À l’opposé des gouvernements, qui allèguent que les plantations contribuent à la croissance économique des pays et à la réduction de la pauvreté, les participants à la conférence ont affirmé que « les plantations ont augmenté la pauvreté, car elles ont déplacé des communautés entières, détruit des moyens de subsistance indispensables et empêché l’accès des populations aux ressources naturelles ».
Pire encore, les expériences présentées ont montré que, « très souvent, l’établissement de plantations s’est accompagné de violence ; parfois, cette violence a été ouverte et évidente, comme dans les cas d’emprisonnement et de meurtre ; dans d’autres cas, les communautés subissent des intimidations et des menaces destinées à effrayer les gens pour qu’ils ne réagissent pas ». Mais les participants ont affirmé que, même lorsqu’il n’y a pas d’intimidations ouvertes, « le fait de priver les paysans de leurs terres est un acte de violence ».
En ce qui concerne les plans gouvernementaux de promouvoir les plantations d’arbres à grande échelle, les présents ont tous été d’accord que, comme l’expérience le montre, « la lutte populaire a été le seul moyen de provoquer un changement », et ils ont souligné que « la lutte n’est pas synonyme de violence ; il s’agit des diverses mesures que les gens peuvent adopter pour défendre et faire valoir leurs droits ». Ils ont affirmé également que « la loi est un outil très important, mais elle ne suffit pas à garantir la protection des droits des populations ». Ils ont dit que « les stratégies de lutte les plus efficaces sont celles qui proviennent des communautés affectées, et non des ONG ni d’autres groupes extérieurs », et que « les gens peuvent renforcer la défense de leur cause en travaillant avec d’autres communautés et en trouvant des positions communes ».

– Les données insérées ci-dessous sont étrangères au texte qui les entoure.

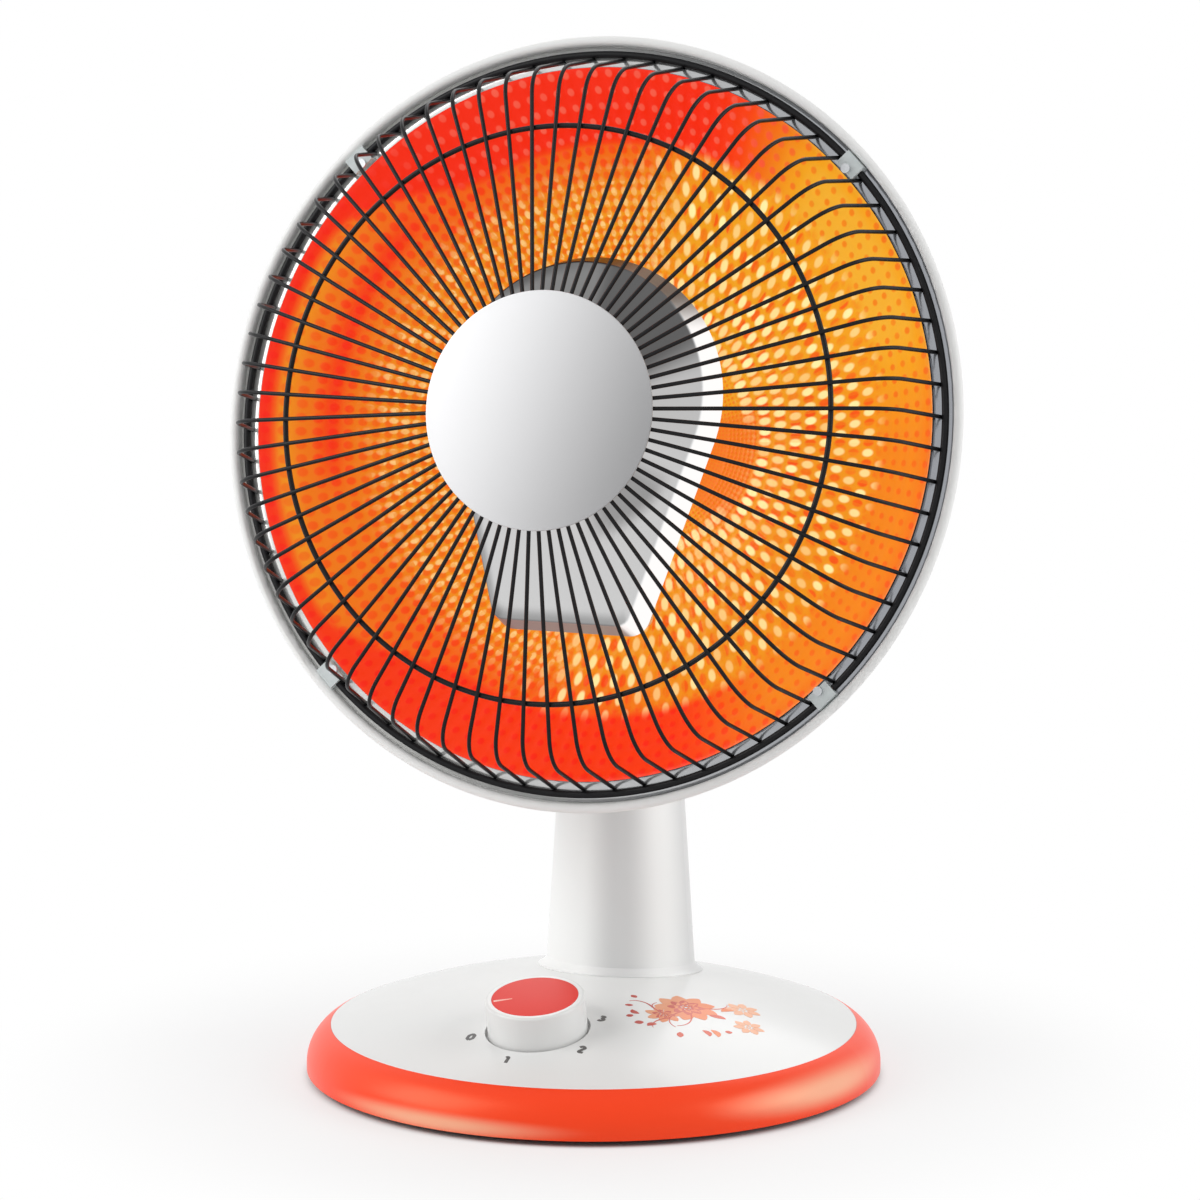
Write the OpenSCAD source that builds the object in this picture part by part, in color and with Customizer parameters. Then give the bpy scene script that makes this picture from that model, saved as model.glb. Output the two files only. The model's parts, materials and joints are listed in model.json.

Le résultat le plus important de la réunion a été l’engagement de continuer à travailler ensemble contre l’expansion des plantations d’arbres en régime de monoculture, et la décision de renforcer les luttes régionales. Les participants ont reconnu « l’importance et la valeur d’échanges régionaux tels que celui-ci ». Ils ont approuvé « la création d’autres échanges entre les organisations populaires de la région, pour continuer d’apprendre et de développer nos stratégies », et se sont engagés à communiquer « les principes et les conclusions [de la conférence] à tous nos mouvements, réseaux et gouvernements ».